During third quarter 2009, Farmer Mac recorded an other-than-temporary impairment loss of $1.6 million to write down the Corporation s $49.9 million investment in the unsecured debt of HSBC Finance to its fair value of $48.3 million as of September 30, 2009. Subsequent to September 30, 2009, Farmer Mac sold $20.0 million of the HSBC Finance debt for $19.5 million. That sale resulted in a loss of $0.5 million on Farmer Mac s initial investment, but a gain of $0.1 million during fourth quarter 2009 because the sale proceeds exceeded the carrying value that reflected the other-than-temporary impairment loss recorded during third quarter 2009. To mitigate the credit exposure related to Farmer Mac s remaining $28.9 million investment in HSBC Finance debt, during fourth quarter 2009 Farmer Mac entered into a credit default swap covering the balance. The credit default swap protects Farmer Mac against any future default by HSBC Finance and provides an offset to further fluctuations in the fair value of the remaining investment.

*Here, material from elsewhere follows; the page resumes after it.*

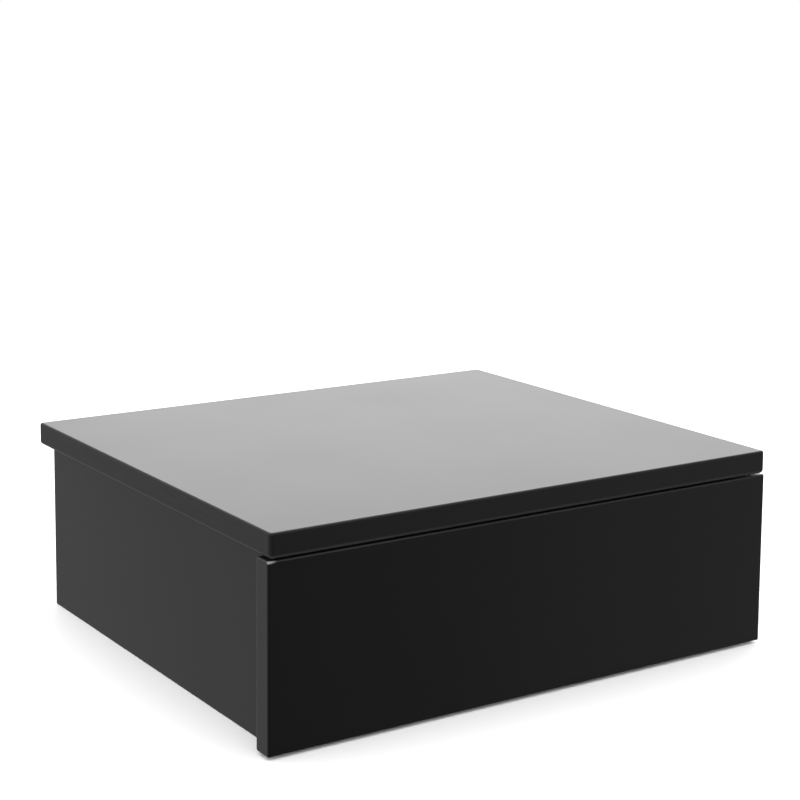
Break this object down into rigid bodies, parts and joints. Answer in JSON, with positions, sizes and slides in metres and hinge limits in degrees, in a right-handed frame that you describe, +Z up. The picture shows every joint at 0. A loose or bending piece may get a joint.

Farmer Mac s year-to-date 2009 results benefited from two first quarter transactions. The first was the conversion of certain Farmer Mac Guaranteed Securities into loans and the subsequent sale of a pool of loans consisting of a portion of the loans previously underlying those securities and other loans previously classified on the balance sheet as loans. The total principal balance of loans sold was $354.5 million. The sale resulted in a gain of $1.6 million and a recovery of previously charged off losses of $0.8 million. The second transaction was the sale of Lehman Brothers Holdings Inc. senior debt securities that had been written down to $5.4 million as of December 31, 2008. The sale of the securities during first quarter 2009 for $8.6 million resulted in a $3.2 million recovery of previously written off losses.